Sin entrar en disquisiciones laborales, derechos adquiridos y otros condicionantes que para eso ya están los liberados sindicales, no vendría mal el tener un muy respetuoso recuerdo para aquellos maestros en los que durante los años de la “fame” estaban destinados en los pueblos y ejercían su apostolado –sí, si, apostolado con más paciencia que Santo Job que dicen era catedrático en esa disciplina- sin tener para nada en cuenta el número de alumnos que acogían en sus escuelas por la sencilla razón de que no se rechazaba a nadie en su cátedra rural.
Si un niño tenía que faltar a clase porque su padre lo necesitaba una tarde para “andar delante” -ir con la guiada dirigiendo la yunta para arar una finca- el maestro, al día siguiente, le ayudaba a recuperar la lección perdida. Durante todo el invierno el maestro de pueblo daba clases por la noche, antes de la cena, a cuantos vecinos, pequeños y grandes, querían reciclarse. Y sin más sueldo que el que tenía por sus horas lectivas de mañana y tarde. En los pueblos se les recompensaba con una jarra de leche o con un cesto de patatas. Y muy poco más porque el hórreo estaba vacío medio año.

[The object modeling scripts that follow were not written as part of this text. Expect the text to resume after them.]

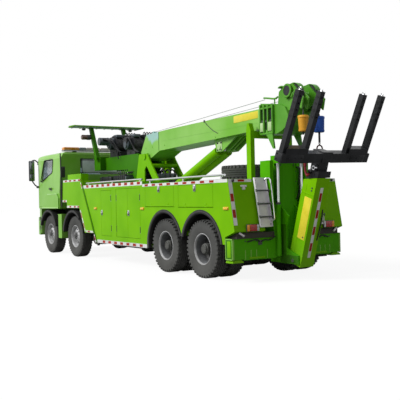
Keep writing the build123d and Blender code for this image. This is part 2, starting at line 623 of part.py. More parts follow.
def hook_lines():
    """Ropes with their end weights, hanging from the sheaves."""
    place = SHEAVE[0] + SHEAVE_R + ROPE_R + MOVING_GAP
    lines = Part()
    for y, low in ((SHEAVE_Y, 2560), (-SHEAVE_Y, 2360)):
        lines += rod((place, y, SHEAVE[1]), (place, y, low), ROPE_R)
        lines += Pos(at(place), y, 2715) * Cylinder(WEIGHT_R, 280)
    ring_part = Pos(at(place), -SHEAVE_Y, 2330) * Rot(0, 90, 0) * Torus(34, 9)
    return lines + ring_part


def lift_axis():
    run = (LIFT_EYE[0] - LIFT_BASE[0], LIFT_EYE[1] - LIFT_BASE[1])
    length = math.hypot(*run)
    return run[0] / length, run[1] / length, length


def lift_point(distance, y):
    """Point at a distance from the base pin along a lift cylinder."""
    ds, dz, length = lift_axis()
    return LIFT_BASE[0] + ds * distance, y, LIFT_BASE[1] + dz * distance


def lift_barrels():
    length = lift_axis()[2]
    barrel = rod(lift_point(110, LIFT_Y), lift_point(length - 165, LIFT_Y), BARREL_R)
    barrel -= rod(lift_point(150, LIFT_Y), lift_point(length, LIFT_Y), ROD_R + PIN_GAP)
    barrel += rod(lift_point(0, LIFT_Y), lift_point(112, LIFT_Y), 44)
    eye = rod((LIFT_BASE[0], LIFT_Y - 45, LIFT_BASE[1]), (LIFT_BASE[0], LIFT_Y + 45, LIFT_BASE[1]), 62)
    return pair(barrel + eye)


def lift_rods():
    length = lift_axis()[2]
    bar = rod(lift_point(160, LIFT_Y), lift_point(length - 40, LIFT_Y), ROD_R)
    eye = rod((LIFT_EYE[0], LIFT_Y - 45, LIFT_EYE[1]), (LIFT_EYE[0], LIFT_Y + 45, LIFT_EYE[1]), 75)
    return pair(bar + eye)


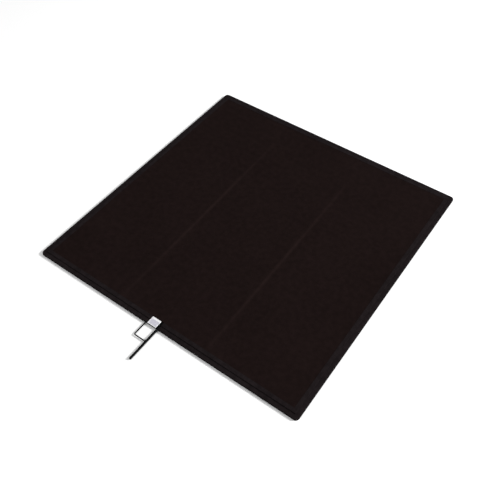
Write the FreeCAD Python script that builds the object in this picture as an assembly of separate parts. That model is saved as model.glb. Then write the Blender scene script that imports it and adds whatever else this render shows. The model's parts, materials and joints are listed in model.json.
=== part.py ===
import FreeCAD, Part
import math
import os

# A 48 inch cloth light flag: a square steel tube frame with a mounting pin, a cover cloth sewn round
# the frame, and a second cloth, the flap, hinged along the back edge and closed by hook and loop tape.
# Millimetres. The origin is on the pin's axis, in the middle of the pin's free length. +Y runs from
# the pin into the panel, +X along the front edge, and +Z out of the face that carries the flap.

# Frame
PANEL_WIDTH = 1219.2        # over the frame tube, along the front edge
PANEL_LENGTH = 1219.2       # over the frame tube, away from the pin
TUBE_SIDE = 9.525           # square tube
TUBE_WALL = 1.2
TUBE_EDGE_RADIUS = 1.5      # rounding of the tube's own long edges
CORNER_RADIUS = 14.0        # outer radius of the frame's bent corners

# Mounting pin, brace wire, plates and welds
PIN_DIAMETER = 9.525
PIN_OUTSIDE = 146.0         # from the frame's outer face to the pin's free end
PIN_INSIDE = 33.0           # from the frame's outer face to the pin's inner end
PIN_CHAMFER = 0.8
WIRE_DIAMETER = 4.76
WIRE_OFFSET = 55.5          # from the pin's axis to the wire's long leg
WIRE_REACH = 62.0           # from the frame's outer face to the wire's cross leg
WIRE_BEND_RADIUS = 5.0      # on the wire's centre line
COPE_DEPTH = 1.5            # how far a coped end reaches round the pin
WELD_LEG = 1.4
NECK_DEPTH = 0.2            # the pin is ground under size where the wire is welded to it
PLATE_TO_WIRE = 5.0         # gap between the name plate and the weld at the wire's foot
PLATE_LENGTH = 33.0         # name plate, from the frame's outer face inward
PLATE_THICKNESS = 1.0
PLATE_LIP = 7.0             # name plate's front lip, down the frame's outer face
GUSSET_THICKNESS = 3.0

# Cloth and tapes
CLOTH = 0.8
CLOTH_GAP = 0.1             # between the tube and the sleeve round it
SEAM_INSET = 16.0           # from the frame's outer face to the sleeve's seam
SEAM_ALLOWANCE = 6.0        # sleeve cloth turned under, past the seam
HEM_WIDTH = 32.0            # from the frame's outer face to the hem's inner edge
NOTCH_MARGIN = 0.4          # hem cut back past the welds at the pin and the wire
NOTCH_BEHIND_PLATE = 1.0    # hem cut back past the name plate
TAPE_WIDTH = 12.7
LOOP_THICKNESS = 0.8
HOOK_THICKNESS = 0.6
BINDING_THICKNESS = 0.6
FLAP_INSET = 16.6           # from the frame's outer face to the flap's edges
FLAP_CLEARANCE = 0.3        # between the flap's tapes and the cover's
HINGE_GAP = 0.5             # between the hinge line and the flap's cloth
TAPE_END_GAP = 4.0          # between the hinge line and the side tapes' ends
SMALLEST_RADIUS = 1.0

# Places worked out from the sizes above
PIN_RADIUS = PIN_DIAMETER / 2
WIRE_RADIUS = WIRE_DIAMETER / 2
TUBE_TOP = TUBE_SIDE / 2
SLEEVE_INNER = TUBE_TOP + CLOTH_GAP
SLEEVE_TOP = SLEEVE_INNER + CLOTH
NECK_HALF = WIRE_RADIUS + WELD_LEG
FRONT = (WIRE_REACH + NECK_HALF + PIN_OUTSIDE) / 2  # y of the frame's front face
HINGE_Y = FRONT + PANEL_LENGTH - HEM_WIDTH
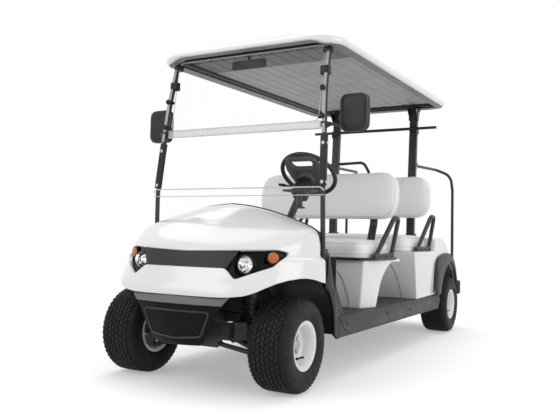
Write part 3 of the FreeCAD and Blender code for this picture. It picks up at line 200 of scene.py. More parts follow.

Aquellos maestros eran, además, vigilantes de sus alumnos en toda su trayectoria fuera también de la escuela. Y había educación. Y se escuchaba el usted. Y, por supuesto, a nadie se le hubiese ocurrido montarse un botellón en la fiesta del pueblo. El alumno aprendía a saludar con respeto al propio maestro, a los padres, a los vecinos y al pobre de pedir que picaba a la puerta de la casería. Aquellos maestros vivían por y para su vocación que era la enseñanza de niños y mozos desde el “Rayas” hasta la enciclopedia de Alvarez y algo de preparación en vísperas de ir a la mili. ¿Horas de trabajo?: todas. Y con salarios de miseria que solo eran aliviados por la solidaridad de los vecinos dándoles leche de sus vacas, patatas de sus huertas y una “pancha” de boroña caliente el día que se “arroxaba”. Y todo esto se puede tildar como una leyenda del abuelo pero sucedía casi ayer por la tarde. Aquella situación era injusta. Pero, salvando las distancias y desde el estado del bienestar, conviene recordarlo. Sobre todo porque a lo mejor todos estamos “refalfiando” un pelín. Incluido el abuelo.